▶ Given material:
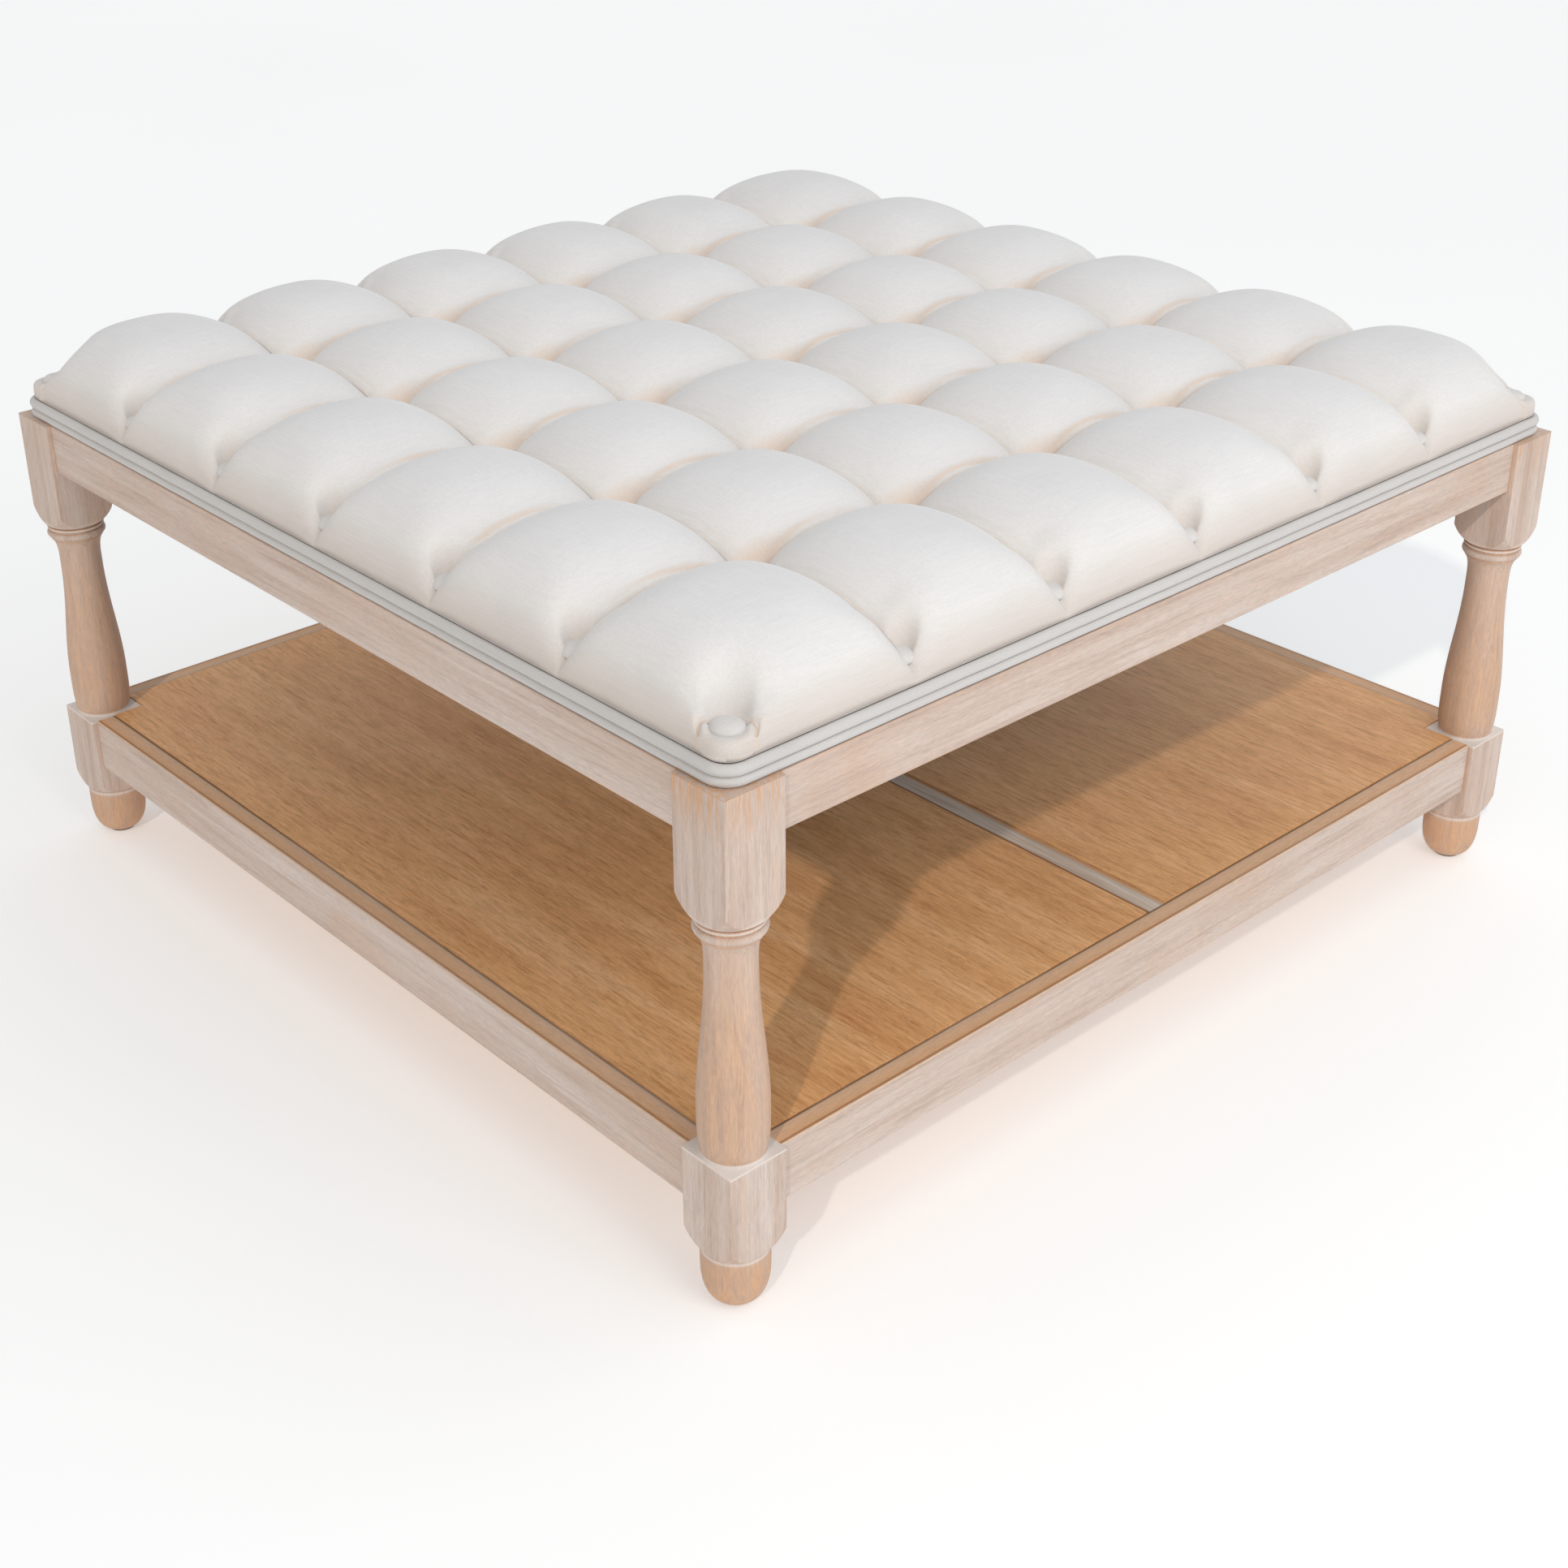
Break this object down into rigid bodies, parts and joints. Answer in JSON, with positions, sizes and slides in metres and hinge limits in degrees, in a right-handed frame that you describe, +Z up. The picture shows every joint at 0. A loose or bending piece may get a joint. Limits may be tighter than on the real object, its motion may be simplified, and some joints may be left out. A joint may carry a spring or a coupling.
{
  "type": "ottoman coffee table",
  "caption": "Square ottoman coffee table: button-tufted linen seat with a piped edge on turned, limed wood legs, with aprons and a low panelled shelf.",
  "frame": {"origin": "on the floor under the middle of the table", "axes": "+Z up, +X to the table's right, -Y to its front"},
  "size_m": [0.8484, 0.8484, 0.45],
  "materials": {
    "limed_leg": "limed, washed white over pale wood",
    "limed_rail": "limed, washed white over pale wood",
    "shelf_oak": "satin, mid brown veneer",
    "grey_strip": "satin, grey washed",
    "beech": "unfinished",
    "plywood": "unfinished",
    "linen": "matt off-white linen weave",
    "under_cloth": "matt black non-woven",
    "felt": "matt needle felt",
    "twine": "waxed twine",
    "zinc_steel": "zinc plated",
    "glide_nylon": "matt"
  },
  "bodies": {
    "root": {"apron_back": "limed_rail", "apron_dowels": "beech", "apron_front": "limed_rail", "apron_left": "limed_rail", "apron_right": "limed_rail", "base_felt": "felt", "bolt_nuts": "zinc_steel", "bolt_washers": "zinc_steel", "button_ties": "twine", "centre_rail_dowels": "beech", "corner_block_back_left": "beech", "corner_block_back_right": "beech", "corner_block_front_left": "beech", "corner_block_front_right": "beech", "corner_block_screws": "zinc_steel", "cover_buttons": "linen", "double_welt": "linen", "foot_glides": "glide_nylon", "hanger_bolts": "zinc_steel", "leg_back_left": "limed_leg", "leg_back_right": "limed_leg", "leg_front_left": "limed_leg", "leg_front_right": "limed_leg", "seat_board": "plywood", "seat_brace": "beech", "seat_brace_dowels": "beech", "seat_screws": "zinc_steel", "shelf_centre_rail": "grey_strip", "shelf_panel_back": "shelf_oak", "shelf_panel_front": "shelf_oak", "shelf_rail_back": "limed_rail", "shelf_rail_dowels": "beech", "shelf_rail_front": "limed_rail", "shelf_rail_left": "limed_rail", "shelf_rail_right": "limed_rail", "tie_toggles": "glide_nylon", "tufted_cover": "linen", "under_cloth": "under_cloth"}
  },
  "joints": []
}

▶ Exercise aim:
Output all of the material, please, exactly as it stands.

▶ Result of the exercise:
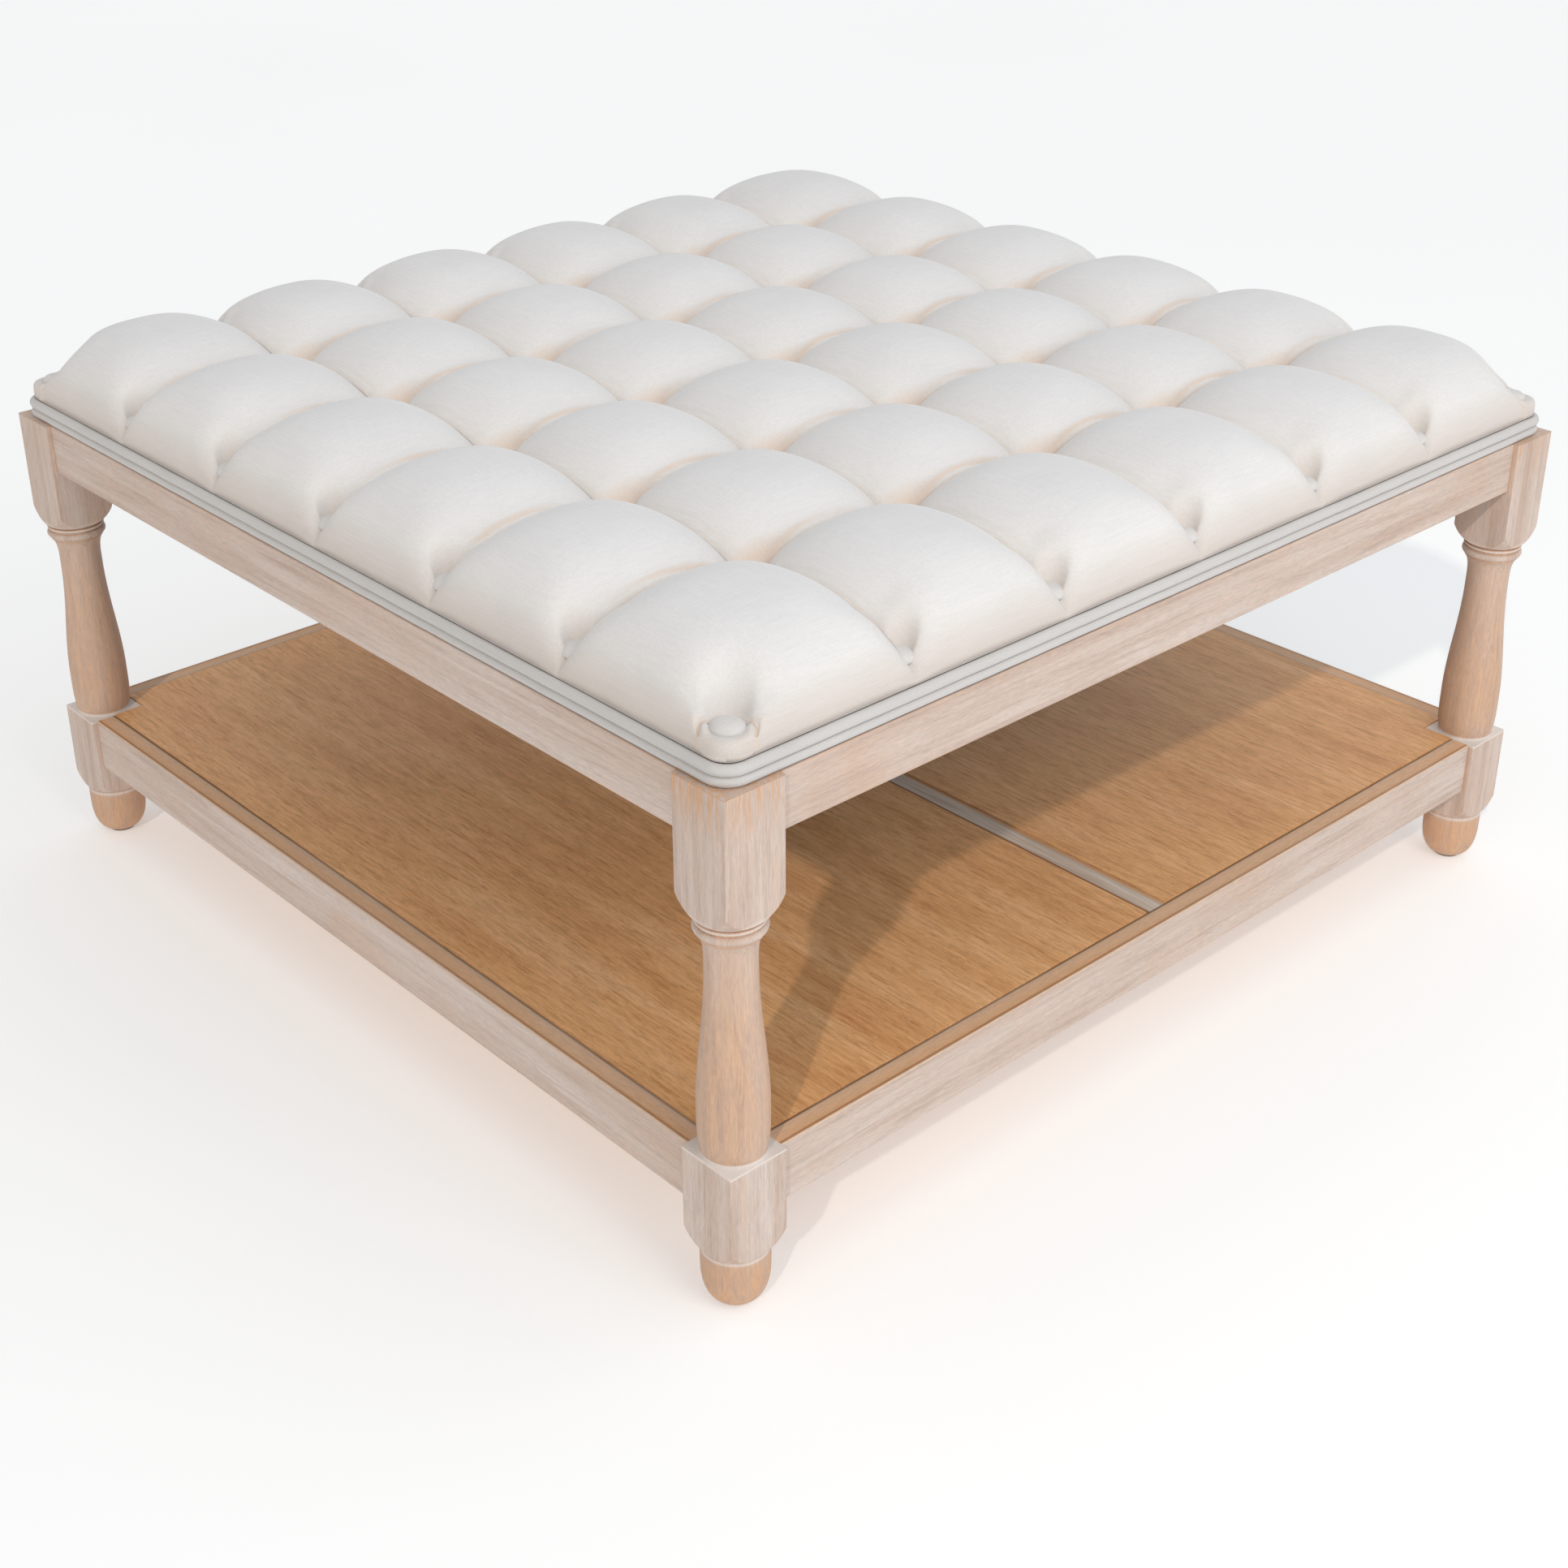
Break this object down into rigid bodies, parts and joints. Answer in JSON, with positions, sizes and slides in metres and hinge limits in degrees, in a right-handed frame that you describe, +Z up. The picture shows every joint at 0. A loose or bending piece may get a joint. Limits may be tighter than on the real object, its motion may be simplified, and some joints may be left out. A joint may carry a spring or a coupling.
{
  "type": "ottoman coffee table",
  "caption": "Square ottoman coffee table: button-tufted linen seat with a piped edge on turned, limed wood legs, with aprons and a low panelled shelf.",
  "frame": {"origin": "on the floor under the middle of the table", "axes": "+Z up, +X to the table's right, -Y to its front"},
  "size_m": [0.8484, 0.8484, 0.45],
  "materials": {
    "limed_leg": "limed, washed white over pale wood",
    "limed_rail": "limed, washed white over pale wood",
    "shelf_oak": "satin, mid brown veneer",
    "grey_strip": "satin, grey washed",
    "beech": "unfinished",
    "plywood": "unfinished",
    "linen": "matt off-white linen weave",
    "under_cloth": "matt black non-woven",
    "felt": "matt needle felt",
    "twine": "waxed twine",
    "zinc_steel": "zinc plated",
    "glide_nylon": "matt"
  },
  "bodies": {
    "root": {"apron_back": "limed_rail", "apron_dowels": "beech", "apron_front": "limed_rail", "apron_left": "limed_rail", "apron_right": "limed_rail", "base_felt": "felt", "bolt_nuts": "zinc_steel", "bolt_washers": "zinc_steel", "button_ties": "twine", "centre_rail_dowels": "beech", "corner_block_back_left": "beech", "corner_block_back_right": "beech", "corner_block_front_left": "beech", "corner_block_front_right": "beech", "corner_block_screws": "zinc_steel", "cover_buttons": "linen", "double_welt": "linen", "foot_glides": "glide_nylon", "hanger_bolts": "zinc_steel", "leg_back_left": "limed_leg", "leg_back_right": "limed_leg", "leg_front_left": "limed_leg", "leg_front_right": "limed_leg", "seat_board": "plywood", "seat_brace": "beech", "seat_brace_dowels": "beech", "seat_screws": "zinc_steel", "shelf_centre_rail": "grey_strip", "shelf_panel_back": "shelf_oak", "shelf_panel_front": "shelf_oak", "shelf_rail_back": "limed_rail", "shelf_rail_dowels": "beech", "shelf_rail_front": "limed_rail", "shelf_rail_left": "limed_rail", "shelf_rail_right": "limed_rail", "tie_toggles": "glide_nylon", "tufted_cover": "linen", "under_cloth": "under_cloth"}
  },
  "joints": []
}